## Start Recorded information
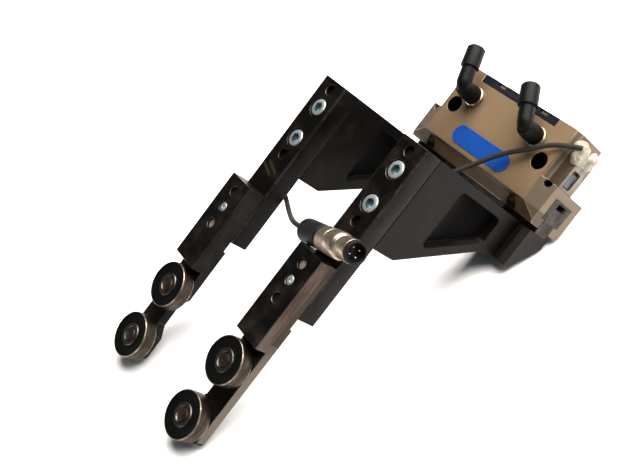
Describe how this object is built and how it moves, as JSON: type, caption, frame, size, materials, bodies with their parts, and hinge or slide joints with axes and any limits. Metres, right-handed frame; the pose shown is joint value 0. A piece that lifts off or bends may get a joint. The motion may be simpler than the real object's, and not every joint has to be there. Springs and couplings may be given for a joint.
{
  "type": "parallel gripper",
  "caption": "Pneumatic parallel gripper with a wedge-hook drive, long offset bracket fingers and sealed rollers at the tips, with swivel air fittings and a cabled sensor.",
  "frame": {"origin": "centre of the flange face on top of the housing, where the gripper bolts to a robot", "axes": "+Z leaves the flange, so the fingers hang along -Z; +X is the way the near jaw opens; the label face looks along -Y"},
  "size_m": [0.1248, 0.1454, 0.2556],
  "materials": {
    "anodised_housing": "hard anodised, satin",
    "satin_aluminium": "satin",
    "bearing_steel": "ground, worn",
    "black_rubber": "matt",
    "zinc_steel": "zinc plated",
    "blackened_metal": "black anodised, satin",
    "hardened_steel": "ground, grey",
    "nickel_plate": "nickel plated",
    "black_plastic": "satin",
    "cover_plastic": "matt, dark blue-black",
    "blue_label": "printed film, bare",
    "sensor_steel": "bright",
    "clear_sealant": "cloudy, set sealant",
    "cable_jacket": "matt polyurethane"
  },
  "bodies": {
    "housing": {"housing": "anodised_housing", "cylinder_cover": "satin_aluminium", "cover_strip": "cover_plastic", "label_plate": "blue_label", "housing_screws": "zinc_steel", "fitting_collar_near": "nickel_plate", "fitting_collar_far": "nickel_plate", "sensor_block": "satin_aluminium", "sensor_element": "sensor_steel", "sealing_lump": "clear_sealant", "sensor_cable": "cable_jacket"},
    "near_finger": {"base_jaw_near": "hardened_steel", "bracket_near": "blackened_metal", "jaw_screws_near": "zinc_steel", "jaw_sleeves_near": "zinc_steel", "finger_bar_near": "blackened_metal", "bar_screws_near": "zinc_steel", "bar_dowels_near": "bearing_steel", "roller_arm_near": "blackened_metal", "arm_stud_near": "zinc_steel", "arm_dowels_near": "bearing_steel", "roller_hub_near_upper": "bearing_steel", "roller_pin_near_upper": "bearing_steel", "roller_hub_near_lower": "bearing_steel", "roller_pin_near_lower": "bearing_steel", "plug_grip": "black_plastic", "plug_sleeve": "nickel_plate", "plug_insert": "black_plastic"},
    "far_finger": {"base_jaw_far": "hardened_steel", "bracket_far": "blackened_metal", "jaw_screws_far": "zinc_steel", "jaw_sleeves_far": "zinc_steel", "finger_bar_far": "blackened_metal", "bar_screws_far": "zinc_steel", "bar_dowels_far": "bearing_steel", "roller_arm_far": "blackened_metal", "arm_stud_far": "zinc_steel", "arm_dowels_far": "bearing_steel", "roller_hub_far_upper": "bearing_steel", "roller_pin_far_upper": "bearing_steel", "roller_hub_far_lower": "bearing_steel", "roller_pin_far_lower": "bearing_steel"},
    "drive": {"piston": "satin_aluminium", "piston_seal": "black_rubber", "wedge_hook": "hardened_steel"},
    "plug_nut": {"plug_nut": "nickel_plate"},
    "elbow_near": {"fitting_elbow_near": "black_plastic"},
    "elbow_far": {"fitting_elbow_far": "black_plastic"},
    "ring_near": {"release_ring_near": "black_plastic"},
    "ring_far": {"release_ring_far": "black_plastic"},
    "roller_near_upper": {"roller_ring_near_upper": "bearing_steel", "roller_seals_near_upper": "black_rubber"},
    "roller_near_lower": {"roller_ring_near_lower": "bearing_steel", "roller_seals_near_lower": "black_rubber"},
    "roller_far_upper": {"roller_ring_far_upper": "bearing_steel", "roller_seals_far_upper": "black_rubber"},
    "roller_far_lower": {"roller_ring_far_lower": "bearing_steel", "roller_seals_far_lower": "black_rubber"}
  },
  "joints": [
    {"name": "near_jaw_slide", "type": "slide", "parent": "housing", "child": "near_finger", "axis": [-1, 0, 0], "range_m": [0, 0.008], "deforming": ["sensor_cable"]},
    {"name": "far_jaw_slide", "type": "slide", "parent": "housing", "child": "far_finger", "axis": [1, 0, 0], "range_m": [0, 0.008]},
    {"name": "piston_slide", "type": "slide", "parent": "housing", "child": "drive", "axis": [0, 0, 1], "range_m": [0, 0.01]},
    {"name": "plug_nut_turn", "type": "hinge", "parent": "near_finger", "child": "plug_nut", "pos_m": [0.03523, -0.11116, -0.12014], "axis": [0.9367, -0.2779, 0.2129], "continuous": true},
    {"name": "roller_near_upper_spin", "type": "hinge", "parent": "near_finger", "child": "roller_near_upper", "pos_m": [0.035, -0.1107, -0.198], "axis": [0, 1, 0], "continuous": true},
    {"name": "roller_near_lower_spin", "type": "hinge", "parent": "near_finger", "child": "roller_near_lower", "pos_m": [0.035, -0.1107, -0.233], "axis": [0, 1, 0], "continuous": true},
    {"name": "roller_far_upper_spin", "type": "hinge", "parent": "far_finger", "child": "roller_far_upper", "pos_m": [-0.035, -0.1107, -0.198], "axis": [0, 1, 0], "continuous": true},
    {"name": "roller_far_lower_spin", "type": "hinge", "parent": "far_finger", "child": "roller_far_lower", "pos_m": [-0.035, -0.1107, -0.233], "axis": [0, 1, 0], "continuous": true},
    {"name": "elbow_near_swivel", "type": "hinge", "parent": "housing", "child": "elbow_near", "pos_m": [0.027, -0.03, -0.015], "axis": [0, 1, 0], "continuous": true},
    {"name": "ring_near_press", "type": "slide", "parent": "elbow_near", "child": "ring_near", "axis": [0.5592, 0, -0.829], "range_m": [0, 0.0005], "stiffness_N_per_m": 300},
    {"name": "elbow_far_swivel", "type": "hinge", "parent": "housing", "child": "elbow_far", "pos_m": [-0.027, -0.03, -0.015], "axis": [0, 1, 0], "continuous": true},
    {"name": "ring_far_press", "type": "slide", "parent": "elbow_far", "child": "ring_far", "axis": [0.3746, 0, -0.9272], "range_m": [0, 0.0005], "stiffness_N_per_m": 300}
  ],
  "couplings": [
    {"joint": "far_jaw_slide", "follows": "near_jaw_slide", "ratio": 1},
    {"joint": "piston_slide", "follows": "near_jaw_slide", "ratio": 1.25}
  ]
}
## End Recorded information
- Given problem -
Show every line where the string "axes" appears.

- Exercise output -
Describe how this object is built and how it moves, as JSON: type, caption, frame, size, materials, bodies with their parts, and hinge or slide joints with axes and any limits. Metres, right-handed frame; the pose shown is joint value 0. A piece that lifts off or bends may get a joint. The motion may be simpler than the real object's, and not every joint has to be there. Springs and couplings may be given for a joint.
  "frame": {"origin": "centre of the flange face on top of the housing, where the gripper bolts to a robot", "axes": "+Z leaves the flange, so the fingers hang along -Z; +X is the way the near jaw opens; the label face looks along -Y"},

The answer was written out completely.